Personal Finance

We don't need yet another voluntary program and more bureaucracy.
By Gail Bebee | 12/01/12

With the usual photo-op fanfare, the federal government introduced yet another retirement-savings option for Canadians this past November. The new creation -- pooled registered pension plans (PRPPs) -- is intended to make saving for retirement easier and cheaper for the millions of working Canadians, both employees and the self-employed, who do not have a workplace pension plan.

About the Author
Gail Bebee is an independent personal finance speaker, teacher and the author of No Hype--The Straight Goods on Investing Your Money. She can be reached at; her website is

Final operational details await passage of enabling regulations. However, based on the information released to date, PRPPs are unlikely to be widely accepted. Most significantly, the PRPP program is intended to be a voluntary retirement-savings option. Employers decide if they want to set up a PRPP and whether or not to contribute to individual employee plans. Workplaces can stop offering a PRPP at any time.

PRPP enrolment in a workplace is likely to be automatic. But employees will be able to opt out, so participation will be lower than the government would like. Contribution rates are likely to be similar to another government-driven voluntary retirement-savings option, the registered retirement savings plan. In 2010, only 26% of eligible tax-filers contributed to an RRSP.

Federal legislation will set out the regulatory framework and the tax rules for PRPPs, as well as the PRPP regulations for federally regulated employers. Each province must enact legislation to implement the framework and cover provincially regulated employers.

One concern is that there will be no national standard. Each province will be able to override any federal PRPP feature. PRPPs are likely to be just different enough across the country to confuse the public and discourage participation. For example, Quebec plans to have a distinct name for its PRPPs; they'll be known as voluntary retirement savings plans (VRSPs). The province has also proposed that every employer (with some exceptions) be required to offer a savings plan.

Rates of return on PRPPs will depend on the investing options offered by a particular plan and the skill of the plan's administrator. Plan members who are dissatisfied will be able to transfer their account to another PRPP. However, those exiting a workplace PRPP would no longer benefit from any contributions made by their employer.

PRPP contributions are tax deductible, but there's a significant drawback. These contributions count against a plan member's available RRSP contribution limit. Furthermore, if an employer contributes to an employee's PRPP, the employee's RRSP contribution room will be reduced by the amount contributed.

PRPPs will follow pension-plan rules, so savings will be transferrable to another plan if an employee changes jobs. But except in cases of disability or death, the money will be locked in until retirement. In contrast to RRSPs, the funds cannot be withdrawn (and the tax paid) if the plan holder needs the money.

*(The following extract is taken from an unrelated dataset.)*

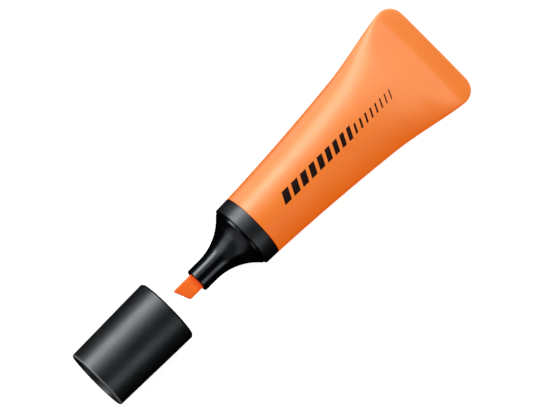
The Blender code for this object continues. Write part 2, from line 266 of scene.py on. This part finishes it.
ORANGE = (0.38, 0.206, 0.001), (0.41, 0.222, 0.002)
FELT = (0.54, 0.145, 0.006), (0.64, 0.195, 0.012)
FELT_BLOTCH = (0.56, 0.13, 0.005)
FELT_AT_MOUTH = (0.64, 0.11, 0.006)
# painted glow: a steady orange-red light that the tube and nib give off, keeping their red bright in shade
PAINTED_NEON_GLOW = (1.0, 0.02, 0.0)
NATURAL = (0.72, 0.72, 0.69), (0.80, 0.80, 0.77)
INKY = (0.72, 0.10, 0.01), (0.90, 0.20, 0.03)
FILM = (0.78, 0.78, 0.80), (0.86, 0.86, 0.88)
PRINT = (0.008, 0.003, 0.002), (0.030, 0.008, 0.004)
FLOOR = (0.93, 0.93, 0.93), (0.95, 0.95, 0.95)
# painted highlight: the light grey of the ring on the edge of the cap's closed end
PAINTED_HIGHLIGHT_GREY = (0.16, 0.16, 0.165)
COOL_SHINE = (0.88, 0.95, 1.0)
WHITE = (1.0, 1.0, 1.0)

SATIN = {"colour": (0.0010, 0.0013, 0.0020), "roughness": 0.42, "shine": 0.68, "streaks": 0.015 * MM}
GLOSS = {"colour": (0.0006, 0.0008, 0.0014), "roughness": 0.20, "shine": 0.50, "streaks": 0.004 * MM}
PATCH_LIFT = 1.5  # how much lighter the dull patches of the black plastics are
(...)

As well, the federal government's home buyer's plan and lifelong learning plan, which allow Canadians to borrow from their RRSP to buy a home or fund education expenses respectively, are not available for PRPPs.

The low management costs that pooled funds can offer are one of the main alleged benefits of PRPPs. However, it remains to be seen if these fees will be as low as has been suggested, given that the same financial-services companies that charge Canadians some of the world's highest mutual-fund fees will be administering the plans.

Individuals with the discipline to voluntarily save for retirement may be better served by directing their money to an RRSP instead of a PRPP. With RRSPs, you have a much broader choice of investing options and more flexibility. The experience of retirees with locked-in retirement accounts who cannot access their savings when needed casts doubt about the wisdom of directing retirement savings to a PRPP.

As for those who are the identified target of PRPPs -- Canadians who are not saving enough money for retirement -- a voluntary contribution program is unlikely to change their behaviour. More financial-literacy education might help.

Even so, in my opinion, only a mandatory retirement savings plan or a program that offers an incentive to save will increase participation significantly. Canada already has excellent retirement savings programs with these features. With some fine-tuning, these programs could deliver the retirement-savings rates the government is seeking.

Contributions to our mandatory Canada Pension Plan could be increased to provide larger pensions for retirees. Group RRSPs provide payroll deduction, professional administration, the lower fees of pooled funds and the ability for employers to contribute to employee plans. To increase participation in group RRSPs, employers could be given tax deductions if they match employee group RRSP contributions.

Ottawa should push the stop button on PRPPs. This country does not need another voluntary retirement savings program and associated bureaucracy. Existing programs can be modified to create a less confusing and cheaper way to improve the retirement-savings habits of Canadians.